I read the original entry at Statscan, which is also publishing again the number and salaries of university profs, and hopefully more in these areas is displayed at their website
You can’t claim that you can use those numbers to measure the impact of something that was a constant the whole time (fees being lower in New-Foundland and higher in Ontario).
So if the cost of education isn’t the factor, what is? Access to debt? Or simply a desire to attend university? I would credit internet for making exchanges of ideas and information much easier; poorer people have an easier time seeing their options and seizing them, making higher education more likely to be a choice. Furthermore, the quality of primary and high school education may have improved.
A noteworthy gain in access would mean that the quintiles on graph 1 wouldn’t be that clearly separated; whatever gain is presented here is minuscule. Statistical significance does not mean that something is worthy of attention. Moreover, a true measure of access is not how many students access PSE, it’s how many people who wanted to access PSE and have the intellectual capacity to do so, do access it.

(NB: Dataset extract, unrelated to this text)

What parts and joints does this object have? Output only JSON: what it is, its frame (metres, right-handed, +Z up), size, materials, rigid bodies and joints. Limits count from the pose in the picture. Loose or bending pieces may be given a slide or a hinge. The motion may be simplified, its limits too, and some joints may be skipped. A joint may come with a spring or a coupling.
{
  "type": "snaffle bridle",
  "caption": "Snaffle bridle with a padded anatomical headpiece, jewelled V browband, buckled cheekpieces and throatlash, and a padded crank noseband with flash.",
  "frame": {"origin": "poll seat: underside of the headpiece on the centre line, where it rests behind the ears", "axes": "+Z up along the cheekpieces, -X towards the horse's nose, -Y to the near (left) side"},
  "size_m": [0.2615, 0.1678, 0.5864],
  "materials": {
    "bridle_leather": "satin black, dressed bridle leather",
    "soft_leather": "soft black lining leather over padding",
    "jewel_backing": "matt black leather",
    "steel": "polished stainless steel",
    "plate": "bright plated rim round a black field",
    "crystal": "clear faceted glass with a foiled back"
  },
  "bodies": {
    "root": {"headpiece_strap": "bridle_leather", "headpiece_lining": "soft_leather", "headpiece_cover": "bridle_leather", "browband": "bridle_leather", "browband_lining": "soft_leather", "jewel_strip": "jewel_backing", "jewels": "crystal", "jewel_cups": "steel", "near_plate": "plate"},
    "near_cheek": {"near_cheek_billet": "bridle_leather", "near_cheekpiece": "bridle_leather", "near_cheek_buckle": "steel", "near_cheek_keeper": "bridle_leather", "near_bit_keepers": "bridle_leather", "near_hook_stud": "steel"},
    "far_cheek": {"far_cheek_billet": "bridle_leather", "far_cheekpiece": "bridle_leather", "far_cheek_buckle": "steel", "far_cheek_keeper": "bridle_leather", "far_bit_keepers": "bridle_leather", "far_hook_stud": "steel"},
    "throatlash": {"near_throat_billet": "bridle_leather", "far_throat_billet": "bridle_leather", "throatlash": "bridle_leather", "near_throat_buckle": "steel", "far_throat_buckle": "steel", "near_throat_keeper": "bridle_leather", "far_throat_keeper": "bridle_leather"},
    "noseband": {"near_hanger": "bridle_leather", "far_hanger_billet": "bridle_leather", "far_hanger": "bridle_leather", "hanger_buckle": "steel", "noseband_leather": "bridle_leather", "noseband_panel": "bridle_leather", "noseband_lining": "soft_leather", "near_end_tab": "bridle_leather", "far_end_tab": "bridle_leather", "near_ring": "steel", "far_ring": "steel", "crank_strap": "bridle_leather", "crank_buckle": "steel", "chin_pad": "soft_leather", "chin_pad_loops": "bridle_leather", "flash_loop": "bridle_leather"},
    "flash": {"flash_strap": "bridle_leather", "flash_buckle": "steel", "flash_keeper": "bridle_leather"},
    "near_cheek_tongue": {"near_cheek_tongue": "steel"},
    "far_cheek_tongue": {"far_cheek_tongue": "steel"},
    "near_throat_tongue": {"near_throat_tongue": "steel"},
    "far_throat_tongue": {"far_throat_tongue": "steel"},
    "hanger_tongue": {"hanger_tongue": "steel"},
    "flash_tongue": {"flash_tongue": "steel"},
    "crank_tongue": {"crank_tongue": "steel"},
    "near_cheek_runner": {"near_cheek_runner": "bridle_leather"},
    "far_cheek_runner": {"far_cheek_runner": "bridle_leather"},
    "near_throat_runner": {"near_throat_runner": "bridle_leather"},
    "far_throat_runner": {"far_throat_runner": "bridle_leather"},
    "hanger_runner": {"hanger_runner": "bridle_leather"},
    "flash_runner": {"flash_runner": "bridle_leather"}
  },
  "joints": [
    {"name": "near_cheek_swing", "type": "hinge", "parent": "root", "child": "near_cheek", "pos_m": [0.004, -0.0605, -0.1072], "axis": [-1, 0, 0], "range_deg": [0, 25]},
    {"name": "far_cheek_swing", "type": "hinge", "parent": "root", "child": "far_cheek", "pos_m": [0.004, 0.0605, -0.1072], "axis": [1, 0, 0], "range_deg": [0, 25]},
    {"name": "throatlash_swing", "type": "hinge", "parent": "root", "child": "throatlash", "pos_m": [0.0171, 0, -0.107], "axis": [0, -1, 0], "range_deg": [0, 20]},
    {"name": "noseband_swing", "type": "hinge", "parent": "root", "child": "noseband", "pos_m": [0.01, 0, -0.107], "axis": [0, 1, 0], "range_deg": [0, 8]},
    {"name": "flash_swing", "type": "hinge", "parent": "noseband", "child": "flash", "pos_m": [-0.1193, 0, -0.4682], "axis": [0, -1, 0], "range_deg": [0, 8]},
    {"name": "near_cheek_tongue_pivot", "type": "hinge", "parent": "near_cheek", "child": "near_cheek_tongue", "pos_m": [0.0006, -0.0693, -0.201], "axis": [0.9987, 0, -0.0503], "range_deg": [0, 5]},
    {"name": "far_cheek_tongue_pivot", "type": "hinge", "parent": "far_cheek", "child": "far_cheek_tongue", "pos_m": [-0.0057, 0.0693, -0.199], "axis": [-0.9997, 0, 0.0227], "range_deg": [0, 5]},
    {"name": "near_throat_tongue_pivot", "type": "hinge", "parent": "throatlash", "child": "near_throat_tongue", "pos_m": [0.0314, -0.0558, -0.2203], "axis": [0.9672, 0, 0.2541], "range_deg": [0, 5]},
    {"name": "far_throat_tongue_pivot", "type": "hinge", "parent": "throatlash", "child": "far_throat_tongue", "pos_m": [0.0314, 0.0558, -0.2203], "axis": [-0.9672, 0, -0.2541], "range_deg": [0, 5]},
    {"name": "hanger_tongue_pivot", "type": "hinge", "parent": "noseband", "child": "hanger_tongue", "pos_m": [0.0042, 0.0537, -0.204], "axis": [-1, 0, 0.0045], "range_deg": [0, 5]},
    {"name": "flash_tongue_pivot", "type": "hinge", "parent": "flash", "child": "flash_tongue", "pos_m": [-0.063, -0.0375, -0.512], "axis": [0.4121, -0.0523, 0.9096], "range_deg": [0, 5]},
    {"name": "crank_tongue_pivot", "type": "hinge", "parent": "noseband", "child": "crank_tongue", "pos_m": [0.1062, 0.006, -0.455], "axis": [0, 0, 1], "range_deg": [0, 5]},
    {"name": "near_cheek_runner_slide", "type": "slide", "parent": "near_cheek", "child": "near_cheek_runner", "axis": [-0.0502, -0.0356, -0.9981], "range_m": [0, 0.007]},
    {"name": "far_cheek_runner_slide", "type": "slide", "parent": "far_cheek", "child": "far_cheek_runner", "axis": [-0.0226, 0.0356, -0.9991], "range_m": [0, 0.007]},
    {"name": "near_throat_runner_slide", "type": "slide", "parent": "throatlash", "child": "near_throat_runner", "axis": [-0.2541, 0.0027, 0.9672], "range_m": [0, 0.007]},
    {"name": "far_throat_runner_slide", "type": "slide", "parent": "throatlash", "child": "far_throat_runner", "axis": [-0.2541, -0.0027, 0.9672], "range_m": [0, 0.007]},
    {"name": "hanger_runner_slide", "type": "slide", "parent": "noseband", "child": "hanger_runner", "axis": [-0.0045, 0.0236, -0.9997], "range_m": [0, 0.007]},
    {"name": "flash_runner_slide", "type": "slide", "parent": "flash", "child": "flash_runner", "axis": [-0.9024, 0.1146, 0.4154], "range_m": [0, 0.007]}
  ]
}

Note that what I really want is data about the well-being of graduates in regard to finding satisfying employment and dealing with their debt.
(By the way, CEGEPs are inexpensive but aren’t free.)
What is important, or SHOULD be important, is the quality of education accessed by students. Studying who goes (i.e., numbers) to university fails to touch on which universities, no. of students per class, access to professors, no. of part-time teachers as compared with full-time professors/researchers, length of courses, possibilities for students to conduct meaningful research, and so on. This collection of data merely indicates tuition costs are meaningless…. hardly the case, when important data are accessed.